Some might have written off Sun Ra and his Arkestra as indulging in formless artistic flailing, but in these shows, “as if to prove to skeptics that he and the band really could play, that they really had chops no matter how far out they sometimes got, they would occasionally do a traditional big band tune. Then it would be back to outer space.” As in Sun Ra’s music, so in Sun Ra’s words: as the jazz composer born Herman Poole Blount got increasingly experimental in his composition, the details of his “cosmic philosophy” underlying it, a kind of science-fiction-inflected Afro-mysticism, multiplied.
While many of Sun Ra’s pronouncements struck (and still strike) listeners as a bit odd, he could nevertheless ground them in a variety of intellectual contexts as a serious thinker. We offered evidence of this last year when we posted the full lecture and reading list from the course he taught at UC Berkeley in 1971, “The Black Man in the Cosmos.” Now you can hear it straight from the man himself in the playlist at the top of the post, which contains his lecture “The Power of Words,” also delivered at Berkeley in 1971, as part of the school’s Pan-African Studies curriculum.
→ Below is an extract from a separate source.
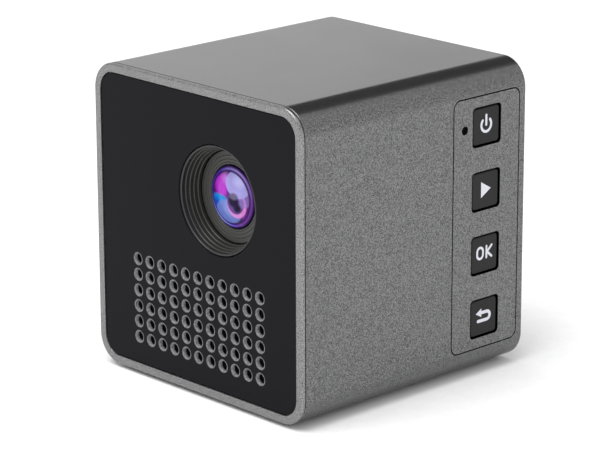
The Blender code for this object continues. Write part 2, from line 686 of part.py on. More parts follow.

But do heed the warning included with the videos: “Remember, Sun Ra was a ‘UNIVERSAL BEING’ not of this dimension or of a race category. With all his informative authority, in some cases during these lectures, the content will be shocking to hear.” Shocked or not, you may well come away from the experience convinced that not only did Sun Ra the musician understand the power of music, executed creatively, to take us to new aesthetic realms, he also understood the power of words to take us to new intellectual ones. But you’ve got to be willing to take the ride into outer space with him.